Requirements:
Output a verbatim copy of the data, cut off after the line that contains "return part * part * (3 - 2 * part)".

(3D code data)
◆ ◆ ◆ ◆ ◆
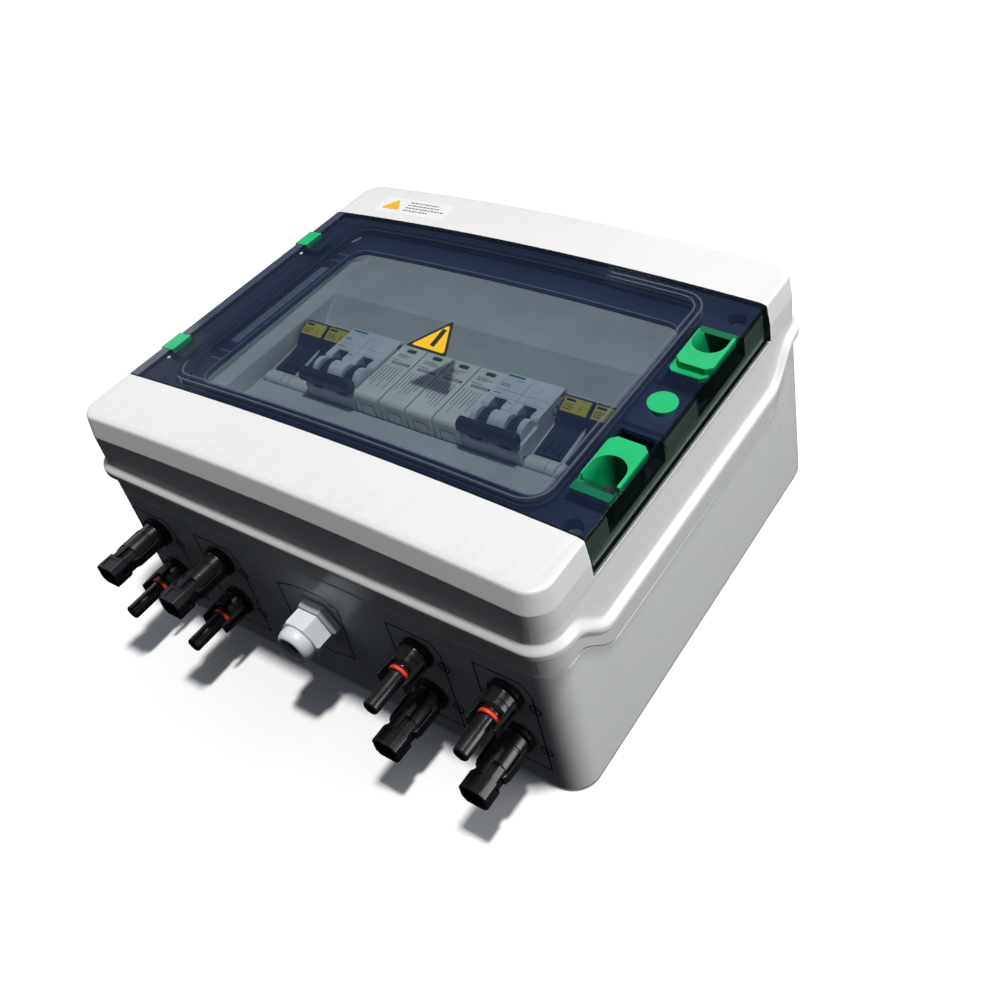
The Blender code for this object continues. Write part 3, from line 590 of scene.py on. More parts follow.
def rise(y):
    """0 along the sides of the case and 1 at its ends, with a smooth step between."""
    part = min(max((abs(y) - STEP_START) / (STEP_STOP - STEP_START), 0.0), 1.0)
    return part * part * (3 - 2 * part)


def seam_at(y):
    return SEAM_SIDE + (SEAM_END - SEAM_SIDE) * rise(y)


def case_outline(grow_x=0.0, grow_y=0.0, radius=CORNER):
    """The case seen from the front, with its straight sides divided evenly."""
    half_x, half_y = HALF_WIDTH + grow_x - radius, HALF_HEIGHT + grow_y - radius
    centres = ((half_x, half_y), (-half_x, half_y), (-half_x, -half_y), (half_x, -half_y))
    points = []
    for i, (x, y) in enumerate(centres):
        points += [Vector(p) for p in arc(x, y, radius, 90 * i, 90 * i + 90, CORNER_STEPS)]
        last, (next_x, next_y) = points[-1], centres[(i + 1) % 4]
        target = Vector(arc(next_x, next_y, radius, 90 * i + 90, 90 * i + 90, 1)[0])
        count = SIDE_STEPS if i % 2 else END_STEPS
        points += [last.lerp(target, step / count) for step in range(1, count)]
    return points


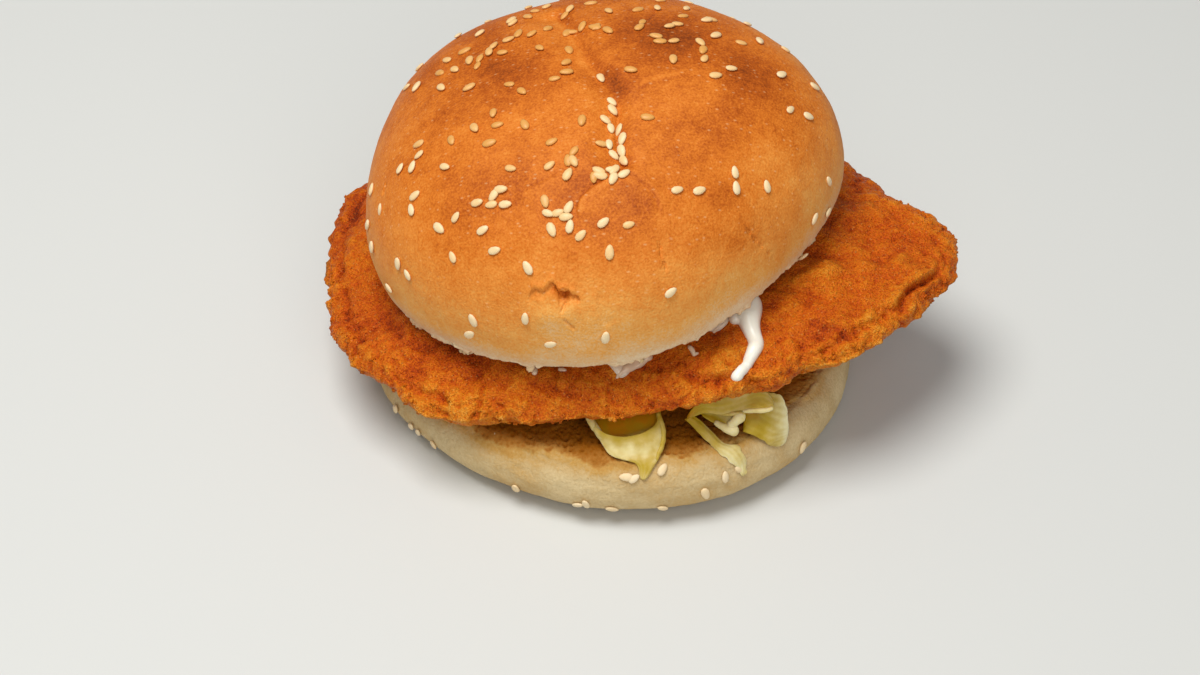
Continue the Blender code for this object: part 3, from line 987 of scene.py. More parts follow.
def crease_relief(points):
    """The long fold: steep on the left of a sharp line, and gentle on the right."""
    distance, along, side = crust_line(points, CREASE)
    left = side > 0
    soft = -1.7 * bell(distance, np.where(left, 3, 7))
    sharp = 0.35 + 0.65 * ease(along, 0.6, 0.75)
    line = -0.8 * sharp * bell(distance + 0.5 * bumps(points, 2.5, 11), 0.7)
    bulge = 0.65 * bell(side + 7, 4) * (distance < 16)
    return (soft + line + bulge) * ease(along, 0, 0.1) * ease(1 - along, -0.02, 0.08)


def wrinkle_relief(points):
    """Steps: the skin stands higher on the left of each line, and falls off away from it."""
    total = np.zeros(len(points))
    for line, depth in zip(WRINKLES, WRINKLE_DEPTHS):
        distance, along, side = crust_line(points, line)
        near = side + WRINKLE_SWAY * bumps(points, 4, 12)
        step = 0.5 * ease(near, -0.4, 0.4) * np.exp(-np.maximum(near, 0) / 4.5) * (distance < 22)
        groove = -0.35 * bell(near, 0.4) * (distance < 4)
        total += depth * (step + groove) * faded_ends(along, 0.3)
    for line in CRACKS:
        distance, along, _ = crust_line(points, line)
        total -= 0.4 * bell(distance + 0.45 * bumps(points, 1.1, 13), 0.3) * faded_ends(along)
    return total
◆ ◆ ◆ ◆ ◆
Output below:
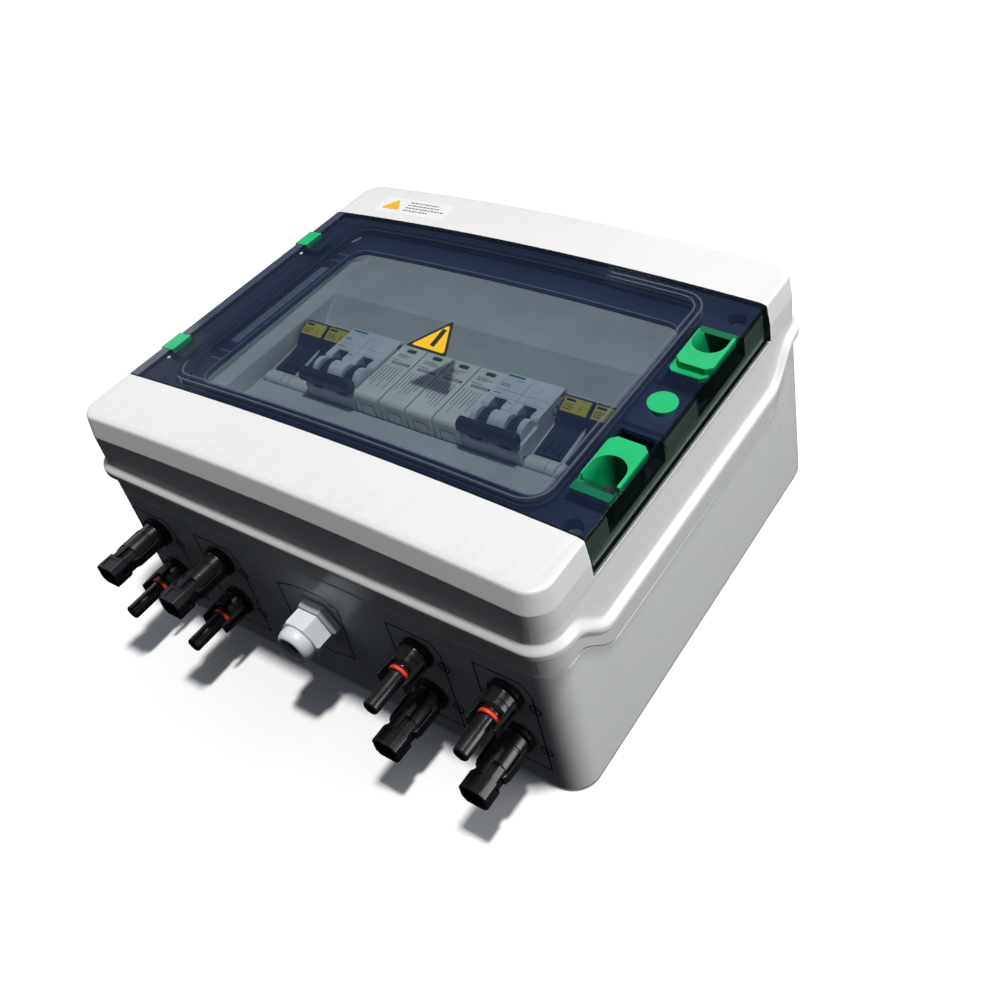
The Blender code for this object continues. Write part 3, from line 590 of scene.py on. More parts follow.
def rise(y):
    """0 along the sides of the case and 1 at its ends, with a smooth step between."""
    part = min(max((abs(y) - STEP_START) / (STEP_STOP - STEP_START), 0.0), 1.0)
    return part * part * (3 - 2 * part)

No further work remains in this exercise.